Looking at the other resorts, the cheapest option is most likely the Westin Maldives, a Category 7 Marriott Bonvoy property that can be booked for 50,000 Bonvoy points per night at off-peak rates.

This books into a Beach Villa rather than an Overwater Villa, but as a frugal-minded traveller, you’ve certainly mastered the art of “suite-talking” your way to a nice upgrade.

Westin Maldives Miriandhoo Resort

A five-night stay, then, will run you 200,000 Bonvoy points, which can be earned quite easily by combining a few of the Canadian- and US-issued Amex Bonvoy credit cards across you and your partner.

For simplicity, let’s assume you’re each applying for the personal and business versions of the Amex Bonvoy cards in Canada (priced at $120 and $150, respectively).

(However, if you’re starting from scratch without elite status, then there’s a real case to be made to mix in some of the US Bonvoy cards, whose 15 elite qualifying nights stack with each other across the personal and business versions, to help you get to Platinum Elite status faster.)

Anyway, that brings our total outlay in credit card annual fees to $540. To that, we must add the Westin’s seaplane fee of US$475 per adult, or US$950 (C$1,254) per couple.

And beyond that, well, there’s not much more to it for the frugal-minded traveller, is there?

Your elite status will take care of breakfast every morning, and as is absolutely your right, you’d show up 20 minutes before breakfast ends and help yourself to a gargantuan feast to slowly nibble on until lunchtime.

That should easily tide you over until the evening, when your pre-bought snacks and gourmet instant noodles will provide enough sustenance to last you until the next morning.

What about alcohol? You might be treated to a complimentary bottle of wine upon arrival, or perhaps a Happy Hour cocktail party for elite members on one of the evenings, but otherwise, the heavily marked-up bottles are far out of your price range. The sunset views are intoxicating enough.

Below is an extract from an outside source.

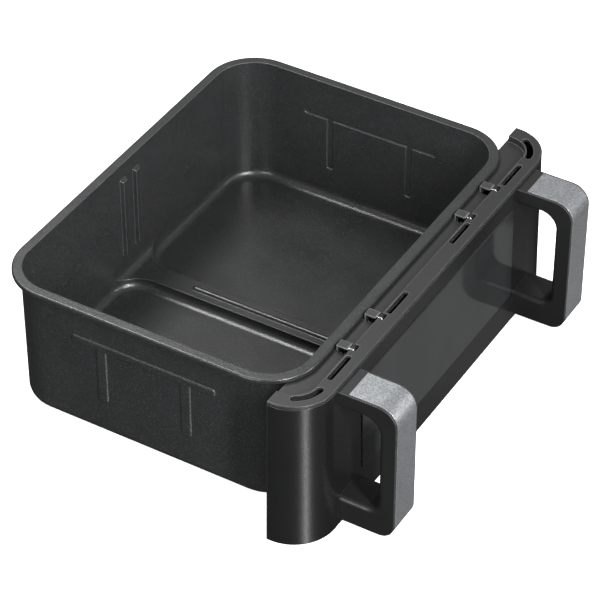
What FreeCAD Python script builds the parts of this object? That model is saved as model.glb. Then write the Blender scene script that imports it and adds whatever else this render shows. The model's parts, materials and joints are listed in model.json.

If we add on a token $100 to cover the costs of the non-perishables you’re bringing with you, then a trip to the luxury overwater resorts of the Maldives can be done for as little as $1,894 per couple.

Cost Breakdown: A Lavish Trip to the Maldives

On the other hand, if you’re comfortable spending larger sums of cash to ensure a memorable trip, then you’d be extremely well-catered-for during your time in the Maldives.

First off, you’ll have a wider range of options at your disposal when it comes to how you make your booking.

One option is to continue redeeming Marriott Bonvoy points, this time for the top-tier property within the portfolio: the St. Regis Maldives. Rather than visiting during off-peak times (which usually coincides with the Maldives’ rainy season), you’re happy to book the standard rate of 85,000 Bonvoy points per night.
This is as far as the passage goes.